But many people in the churches of God neither know nor understand these facts.

So when their ministers tell them that the calculations for the present Jewish Calendar were given to Moses by God, and that they therefore are a part of "the oracles of God", then they willingly accept such statements "on faith", while being blithely ignorant of the utter impossibility for this claim to be true.

Understand that the only possibility for the Jewish Calendar calculations to be a part of "the oracles of God" (see Romans 3:2) is for those calculations to have been given to Moses by God. If Moses did not receive those calculations from God, then there simply is no other opportunity whatsoever for those calculations to be a part of "the oracles of God". God didn’t give them to Samuel, or to Elijah, or to Isaiah, or to Jeremiah, or to Ezekiel, or to Daniel, or to Ezra. And God most certainly didn’t give them to Hillel II, or to any other Pharisee.

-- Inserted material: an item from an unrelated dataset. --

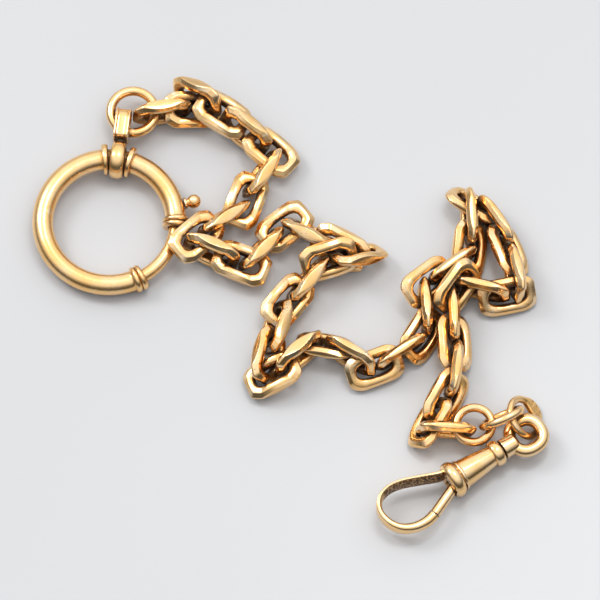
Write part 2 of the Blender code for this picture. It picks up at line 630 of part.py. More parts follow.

Either Moses received them from God, or they are not a part of "the oracles of God". There’s no middle ground!

The people who claim that the Jewish Calendar calculations are supposedly a part of "the oracles of God", along with the Sabbath and the annual Holy Days being a part of those oracles, have never bothered to think this matter through, to the point of identifying exactly at what point in time these calculations supposedly became a part of those oracles. The only theoretical possibility is the time of Moses, when Moses was on the mountain with God for 40 days. But claiming that these calculations were given to Moses is a complete anachronism, like claiming that Moses used his cell-phone to stay in touch with Aaron.

This short parody is dedicated to the people who claim that God gave those calculations to Moses.

..........

(Comment: The following conversations are totally 100% fictional.)

The scene: God Almighty has called Moses up to the mountain for 40 days to give him the laws of God. In that process God has just finished giving Moses all the instructions pertaining to the three annual Feasts and the seven Holy Days. And now Moses has some questions.

Moses: Lord, You have given us specific dates for all these Holy Days in the year, except for the Feast of Weeks (i.e. Pentecost), which we have to count out. But what kind of calendar are we supposed to use to establish all these dates in the year?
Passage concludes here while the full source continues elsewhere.